TX AI Catfishing Law
Establishes civil liability for online impersonation using AI. Person liable if they knowingly and with intent to harm, defraud, intimidate, or threaten use AI to impersonate another's name, voice, signature, photograph, or likeness. Civil remedies include injunctive relief, actual damages, exemplary damages ($500+ minimum), costs, and attorney's fees. Satire and parody exempted.
PA Digital Forgery Act
Amends Pennsylvania's forgery statutes to criminalize creation and distribution of non-consensual AI-generated deepfakes ('forged digital likenesses') with intent to defraud or injure.
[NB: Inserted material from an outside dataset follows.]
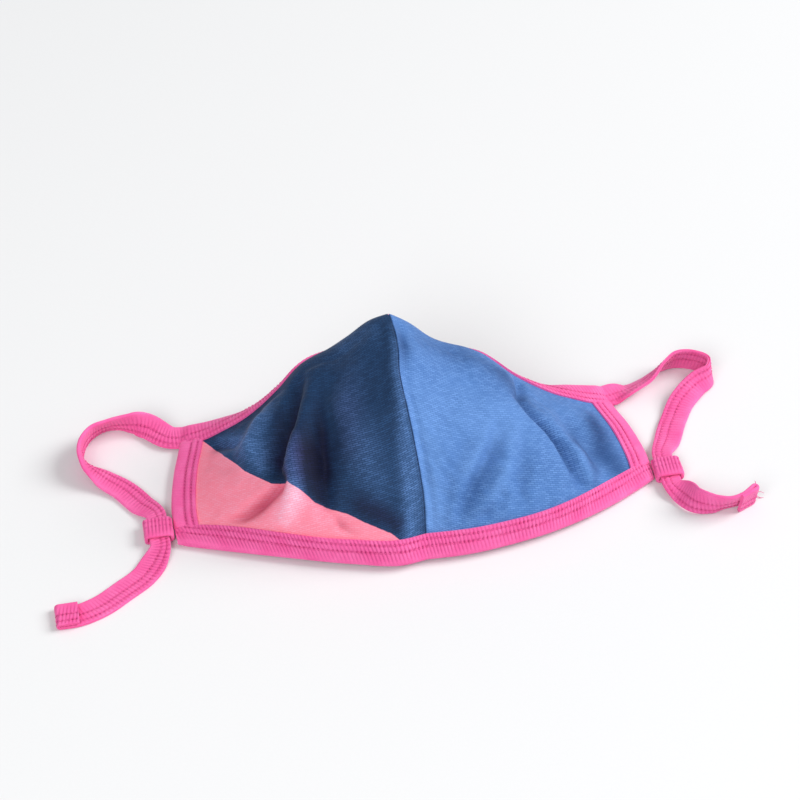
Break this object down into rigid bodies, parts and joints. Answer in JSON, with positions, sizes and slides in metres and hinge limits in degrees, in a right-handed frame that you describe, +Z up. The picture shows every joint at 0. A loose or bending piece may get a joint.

Establishes tiered criminal penalties including felony charges for fraud-related deepfakes.
AR HB 1071
Amends Arkansas publicity rights law to explicitly include AI-generated reproductions of voice and likeness. Covers simulated voices and 3D generation.
SD Deepfakes Act
Prohibits disseminating deepfakes about candidates within 90 days of election with intent to cause injury. Class 1 misdemeanor with up to 1 year imprisonment and $2,000 fine. Affirmative defense for content with AI manipulation disclosure. Civil remedies available to AG, candidates, and depicted individuals.
Last updated January 22, 2026. Verify against primary sources before relying on this information.